Per SIMBAD, the SH2-216 dwarf star is ALS 8032 and is highlighted in the mouse over image above. 

SH2-216
  This was a very challenging target due to its low surface brightness.  Even using a camera with the very high QE KAF-3200 CCD I needed at least 4.5 hours of exposures for each of the 12 panels totaling 54 hours to get a decent Hydrogen-alpha (Ha) image. Oxygen (OIII) was barely visible in only a few frames. Total integration time of Hydrogen and Oxygen is 108 hours. Due to the size of the mosaic being 12 panels, my old dual core supporting only 2 threads and 16G of RAM PC wasn't up to processing the large number frames in a reasonable amount of time, so I upgraded to a more powerful Intel 6 core processor able to run with 12 threads plus 64G of RAM desktop. This made a huge improvement in processing the over 100 frames for each layer in a short amount of time. Astro Pixel Processor software made creating a mosaic less time consuming and did an excellent job with normalizing and aligning each mosaic panel with nicely blended seams.  Ha and OIII data was used to create the RGB image so not all the star colors are accurate.
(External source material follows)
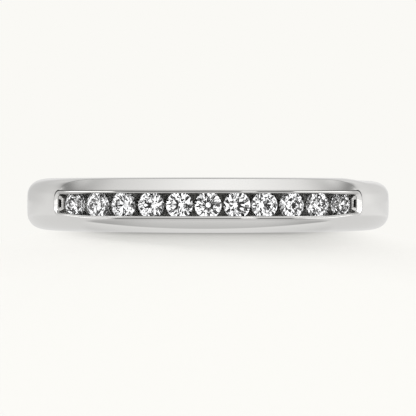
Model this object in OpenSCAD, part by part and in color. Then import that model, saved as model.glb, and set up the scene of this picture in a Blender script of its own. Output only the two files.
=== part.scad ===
/* [Finger hole] */
// Diameter of the finger hole
finger_d = 17.3; // [16:0.1:21]
// Radius that eases the two inner edges of the band
edge_ease = 0.15; // [0.1:0.01:0.2]

/* [Band] */
// Width of the band along the finger
band_w = 2.91; // [2.85:0.01:3.2]
// Metal from the finger hole to the top of the dome
wall_t = 1.65; // [1.5:0.05:2]
// Radius of the nearly flat middle of the dome
crown_r = 12; // [9:0.5:14]
// Radius of the round shoulders
shoulder_r = 0.88; // [0.8:0.01:0.9]
// Radius of the flanks below the shoulders
flank_r = 2; // [1.9:0.05:2.3]
// How far below the top of the dome the sides become flat
flank_drop = 1.25; // [1.2:0.01:1.3]

/* [Stones] */
// How many stones stand in the row
stone_count = 11; // [5:2:13]
// Diameter of a stone at its girdle
stone_d = 1.38; // [1.2:0.01:1.4]
// Space between the girdles of neighbouring stones at the middle of the row
stone_gap = 0.11; // [0.08:0.01:0.2]
// How much wider each step of the row is than the one before it, in degrees
step_growth = 0.2; // [0:0.05:0.25]
// Turn of each stone about its own axis against its neighbour, in degrees
stone_turn = 17; // [0:1:45]
// Diameter of the table
table_d = 0.79; // [0.7:0.01:0.82]
// Angle of the crown facets to the table
crown_angle = 34.5; // [32:0.5:36]
// Angle of the pavilion facets to the table
pavilion_angle = 41; // [39:0.5:42]
// Thickness of the girdle
girdle_t = 0.04; // [0.02:0.01:0.05]
// How far out the points of the star facets lie, as a share of table radius plus girdle radius
star_reach = 0.53; // [0.5:0.01:0.56]
// How far in the lower girdle facets end, as a share of the girdle's radius
lower_reach = 0.24; // [0.2:0.01:0.35]

/* [Channel] */
// How far each rail reaches over the edges of the stones
lip = 0.09; // [0.04:0.005:0.1]
// Width of a rail's flat top
rail_t = 0.1; // [0.08:0.01:0.14]
// Height of the rails above the dome
rail_h = 0.05; // [0.03:0.01:0.1]
// How far the tables lie below the top of the rails
table_drop = 0.03; // [0.01:0.01:0.06]
// Free space between a stone and the metal
seat_gap = 0.02; // [0.01:0.005:0.03]
// Width of the flat at the bottom of the channel
floor_w = 0.2; // [0.1:0.05:0.3]
// Space from the last stone to the end wall of the channel
end_gap = 0.54; // [0.3:0.02:0.7]
// Thickness of the end wall
end_wall = 0.42; // [0.3:0.02:0.5]
// Radius of the end wall's outer corners
end_round = 0.5; // [0.3:0.05:0.6]

/* [Facets] */
// Width of the upper facet at the middle of the row
upper_w = 0.64; // [0.4:0.01:0.68]
// How square the upper facet's ends are
upper_square = 14; // [8:1:20]
// How far the upper facet stops short of the channel's outer end
upper_short = 0.37; // [0.2:0.01:0.6]
// Width of the lower facet at the middle of the row
lower_w = 0.47; // [0.3:0.01:0.6]
// How far the lower facet stops short of the channel's outer end
lower_short = 2.3; // [1:0.05:3]
// How far below the dome the facets start at the foot of the rails
facet_foot = 0.03; // [0.02:0.005:0.05]

/* [Hidden] */
$fn = 128;
metal = [0.86, 0.86, 0.85];
diamond = [0.93, 0.95, 0.97];
overshoot = 0.6;
facet_steps = 40;
least_facet = 0.02;
foot_fade = 0.15;
under_lip = 0.04;

// Radii from the finger's axis
finger_r = finger_d / 2;
out_r = finger_r + wall_t;
rail_r = out_r + rail_h;
table_r = rail_r - table_drop;
stone_r = stone_d / 2;
crown_h = (stone_r - table_d / 2) * tan(crown_angle);
pavilion_h = stone_r * tan(pavilion_angle);
girdle_top = table_r - crown_h;
girdle_low = girdle_top - girdle_t;
culet_r = girdle_low - pavilion_h;

// Half widths, measured from the band's middle
half_w = band_w / 2;
open_hw = stone_r - lip;
rail_hw = open_hw + rail_t;

// Angles round the finger, in degrees from the middle of the row
function arc_angle(length) = length / out_r * 180 / PI;
half_count = (stone_count - 1) / 2;
first_step = 2 * asin((stone_d + stone_gap) / 2 / girdle_low);
function stone_angle(k) =
    let (n = k - 1 - half_count, steps = abs(n))
    sign(n) * (steps * first_step + step_growth * steps * (steps - 1) / 2);
open_end = stone_angle(stone_count) + asin(stone_r / girdle_low) + arc_angle(end_gap);
wall_end = open_end + arc_angle(end_wall);

// The dome's section: three arcs that run into each other, as points [radius, half width]
flat_r = out_r - flank_drop;
crown_c = [out_r - crown_r, 0];
flank_c = [flat_r, half_w - flank_r];
function circles_meet(a, ra, b, rb) =
    let (d = norm(b - a), u = (b - a) / d, along = (d * d + ra * ra - rb * rb) / (2 * d))
    a + along * u - sqrt(ra * ra - along * along) * [-u[1], u[0]];
shoulder_c = circles_meet(flank_c, flank_r - shoulder_r, crown_c, crown_r - shoulder_r);
crown_end = crown_c + (shoulder_c - crown_c) * crown_r / (crown_r - shoulder_r);
flank_start = flank_c + (shoulder_c - flank_c) * flank_r / (flank_r - shoulder_r);
function on_arc(c, r, z) = c[0] + sqrt(r * r - (z - c[1]) * (z - c[1]));
function dome_r(z) =
    z < crown_end[1] ? on_arc(crown_c, crown_r, z)
    : z < flank_start[1] ? on_arc(shoulder_c, shoulder_r, z)
    : on_arc(flank_c, flank_r, z);

// Turns a child from the middle of the row to a place along it
module along_row(angle) {
    rotate([0, 0, angle]) children();
}

// Points a child's +Z outwards from the finger, at a radius and at the band's middle
module outwards(radius) {
    translate([0, -radius, half_w]) rotate([90, 0, 0]) children();
}

// Revolves a section [radius, height from the band's middle] over both sides of the row
module revolve_row(half_angle) {
    rotate([0, 0, -90 - half_angle])
        translate([0, 0, half_w])
            rotate_extrude(angle = 2 * half_angle) children();
}

module half_section() {
    difference() {
        translate([finger_r, 0]) square([flat_r - finger_r, half_w]);
        translate([finger_r, half_w - edge_ease]) difference() {
            square(edge_ease);
            translate([edge_ease, 0]) circle(edge_ease);
        }
    }
    intersection() {
        translate(flank_c) circle(flank_r);
        translate([flat_r, 0]) square([flank_start[0] - flat_r, half_w + overshoot]);
    }
    intersection() {
        translate(shoulder_c) circle(shoulder_r);
        polygon([
            shoulder_c,
            shoulder_c + 2 * (crown_end - shoulder_c),
            [out_r + overshoot, half_w + overshoot],
            shoulder_c + 2 * (flank_start - shoulder_c)
        ]);
    }
    intersection() {
        translate(crown_c) circle(crown_r);
        translate([flat_r, 0]) square([flank_drop + overshoot, crown_end[1]]);
    }
}

module blank() {
    translate([0, 0, half_w]) rotate_extrude() {
        half_section();
        mirror([0, 1]) half_section();
    }
}

// What a facet takes off, on the side of the row where half widths are positive. At each step
// along the row it is the metal outside a straight line, which runs from the foot of the rail
// to the facet's outer crease. share gives the facet's width at a share of its reach
module facet_cut(reach, full_w, share) {
    inner = rail_hw - rail_t / 2;
    far = half_w + overshoot;
    top = out_r + overshoot;
    sections = [for (i = [0:facet_steps])
        let (
            a = reach * sin(180 * i / facet_steps - 90),
            part = share(abs(a) / reach),
            crease = rail_hw + max(full_w * part, least_facet),
            slope = (dome_r(rail_hw) - dome_r(crease)) / (crease - rail_hw),
            foot = dome_r(rail_hw) - facet_foot * (part - foot_fade) / (1 - foot_fade)
        )
        [for (p = [[top, inner], [top, far], [foot - slope * (far - rail_hw), far],
                   [foot + slope * (rail_hw - inner), inner]])
            [p[0] * sin(a), -p[0] * cos(a), p[1]]]
    ];
    sides = [for (i = [0:facet_steps - 1], j = [0:3])
        let (p = 4 * i + j, q = 4 * i + (j + 1) % 4)
        each [[p, q, q + 4], [p, q + 4, p + 4]]];
    last = 4 * facet_steps;
    polyhedron(
        points = [for (s = sections) each s],
        faces = concat(sides, [[3, 2, 1], [3, 1, 0]],
            [[last, last + 1, last + 2], [last, last + 2, last + 3]])
    );
}

module facets() {
    translate([0, 0, half_w])
        facet_cut(wall_end - arc_angle(upper_short), upper_w,
            function (u) 1 - pow(u, upper_square));
    translate([0, 0, half_w]) mirror([0, 0, 1])
        facet_cut(wall_end - arc_angle(lower_short), lower_w, function (u) 1 - u * u);
}

// One end of the raised frame seen from outside, with its two rounded corners
module frame_end() {
    intersection() {
        union() {
            for (z = [-1, 1])
                translate([0, z * (rail_hw - end_round)]) circle(end_round);
            translate([0, end_round - rail_hw])
                square([end_round, 2 * (rail_hw - end_round)]);
        }
        translate([0, -rail_hw]) square([end_round, 2 * rail_hw]);
    }
}

// The raised frame round the stones
module channel_frame() {
    foot_r = out_r - wall_t / 2;
    corner_angle = arc_angle(end_round);
    revolve_row(wall_end - corner_angle)
        translate([foot_r, -rail_hw]) square([rail_r - foot_r, 2 * rail_hw]);
    intersection() {
        translate([0, 0, half_w - rail_hw]) cylinder(r = rail_r, h = 2 * rail_hw);
        for (side = [0, 1])
            along_row((1 - 2 * side) * (wall_end - corner_angle)) outwards(foot_r)
                mirror([side, 0, 0]) linear_extrude(wall_t) frame_end();
    }
}

// The channel's section: its mouth, the notch that holds the girdles, and the sloping seat
module channel_section() {
    lip_under = girdle_top + lip * tan(crown_angle) + under_lip;
    side = [
        [rail_r + overshoot, open_hw],
        [lip_under, open_hw],
        [girdle_top + seat_gap, stone_r + seat_gap],
        [girdle_low - seat_gap, stone_r + seat_gap],
        [culet_r - under_lip, floor_w / 2]
    ];
    last = len(side) - 1;
    polygon(concat(side, [for (i = [last:-1:0]) [side[i][0], -side[i][1]]]));
}

module band() {
    color(metal) difference() {
        union() {
            difference() {
                blank();
                facets();
            }
            channel_frame();
        }
        revolve_row(open_end) channel_section();
    }
}

// A ring of points round a stone's axis
function ring(count, radius, height, turn = 0) =
    [for (i = [0:count - 1])
        [radius * cos(360 * i / count + turn), radius * sin(360 * i / count + turn), height]];

// A round brilliant with its table at height 0: eight star, eight kite and sixteen upper
// girdle facets over a sixteen-sided girdle, and sixteen lower girdle and eight main facets
module brilliant() {
    table_half = table_d / 2;
    half_step = 180 / 8;
    star_r = (table_half + stone_r) * star_reach;
    star_z = -(star_r * cos(half_step) - table_half) * tan(crown_angle);
    low_r = stone_r * lower_reach;
    low_z = -crown_h - girdle_t - (stone_r - low_r * cos(half_step)) * tan(pavilion_angle);
    points = concat(
        ring(8, table_half, 0),
        ring(8, star_r, star_z, half_step),
        ring(16, stone_r, -crown_h),
        ring(16, stone_r, -crown_h - girdle_t),
        ring(8, low_r, low_z, half_step),
        [[0, 0, -crown_h - girdle_t - pavilion_h]]
    );
    table = 0;
    star = 8;
    upper = 16;
    lower = 32;
    low = 48;
    culet = 56;
    faces = concat(
        [[for (i = [7:-1:0]) table + i]],
        [for (i = [0:7]) let (n = (i + 1) % 8, b = (i + 7) % 8) each [
            [table + i, table + n, star + i],
            [table + i, star + i, upper + 2 * i],
            [table + i, upper + 2 * i, star + b],
            [star + i, upper + 2 * i + 1, upper + 2 * i],
            [star + i, upper + 2 * n, upper + 2 * i + 1],
            [low + i, lower + 2 * i, lower + 2 * i + 1],
            [low + i, lower + 2 * i + 1, lower + 2 * n],
            [culet, lower + 2 * i, low + i],
            [culet, low + b, lower + 2 * i]
        ]],
        [for (i = [0:15]) let (n = (i + 1) % 16) each [
            [upper + i, upper + n, lower + n],
            [upper + i, lower + n, lower + i]
        ]]
    );
    polyhedron(points = points, faces = faces);
}

module stone(k) {
    color(diamond)
        along_row(stone_angle(k)) outwards(table_r) rotate([0, 0, stone_turn * k]) brilliant();
}

function stone_name(k) = str("stone_", k);

band();
for (k = [1:stone_count]) stone(k);
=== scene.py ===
import math
import bpy
import mathutils
import numpy as np
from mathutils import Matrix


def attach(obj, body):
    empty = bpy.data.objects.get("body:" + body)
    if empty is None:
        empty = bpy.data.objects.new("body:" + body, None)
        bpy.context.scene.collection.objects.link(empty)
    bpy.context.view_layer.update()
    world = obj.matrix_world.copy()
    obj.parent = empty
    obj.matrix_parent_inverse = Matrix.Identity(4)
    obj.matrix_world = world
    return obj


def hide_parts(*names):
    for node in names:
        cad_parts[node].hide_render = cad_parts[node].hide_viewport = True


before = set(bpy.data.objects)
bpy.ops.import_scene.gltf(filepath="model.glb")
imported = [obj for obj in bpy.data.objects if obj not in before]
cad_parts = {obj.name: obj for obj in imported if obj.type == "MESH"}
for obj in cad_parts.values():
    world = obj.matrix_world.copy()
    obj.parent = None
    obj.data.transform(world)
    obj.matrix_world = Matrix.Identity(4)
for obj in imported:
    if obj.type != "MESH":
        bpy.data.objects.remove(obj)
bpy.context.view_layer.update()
scene = bpy.context.scene
mm = 0.001
print("frame loaded:", len(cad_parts), "nodes")

# sizes in millimetres and degrees, as in the part's source but for the facets' finer fit
ringSizes = {
    "fingerRadius": 8.65, "topRadius": 10.30, "halfWidth": 1.455, "edgeEase": 0.15,
    "crownRadius": 12.0, "shoulderRadius": 0.88, "flankRadius": 2.0, "flatRadius": 9.05,
    "railHalf": 0.70, "openHalf": 0.60, "railRadius": 10.35,
    "openEnd": 51.33, "wallEnd": 53.66, "outerCorner": 0.50,
    "upperWidth": 0.676, "upperReach": 52.4, "upperMiddle": 0.0, "upperSquare": 14,
    "lowerWidth": 0.47, "lowerReach": 40.9, "lowerMiddle": -3.1, "lowerSquare": 2,
    "leastFacet": 0.02, "facetFoot": 0.03, "footFade": 0.15, "creaseRound": 0.03,
    "farAbove": 99.0,
}
perDegree = math.radians(1) * ringSizes["topRadius"]  # millimetres along the top of the dome


def smooth(value, low, high):
    # 0 below low, 1 above high, and a soft S between them
    t = np.clip((value - low) / (high - low), 0, 1)
    return t * t * (3 - 2 * t)


def arcsMeet(a, ra, b, rb):
    # the point where two circles cross, on the outer side
    a, b = np.array(a), np.array(b)
    d = np.linalg.norm(b - a)
    u = (b - a) / d
    along = (d * d + ra * ra - rb * rb) / (2 * d)
    return a + along * u - math.sqrt(ra * ra - along * along) * np.array([-u[1], u[0]])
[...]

Hydrogen Alpha (Ha) -  4 1/2 hour exposure per each 12 mosaic panel bringing total integration time to 54 hours
Oxygen (OIII) - 4 1/2 hour exposure per each 12 mosaic panel bringing total integration time to 54 hours
This is the mosaic panel created by Sequence Generator Pro's mosaic tool.
Each frame overlaps its neighbor by 10% to allow the seams to blend.
Sequence Generator Pro calculated and assigned each frames RA & DEC coordinates to each panel.
The entire imaging session was automated. All I had to do was select the start and end times for each night and hoped that the clouds didn't arrive.
The bottom panels 5, 10 & 15 contained only stars hence were not imaged.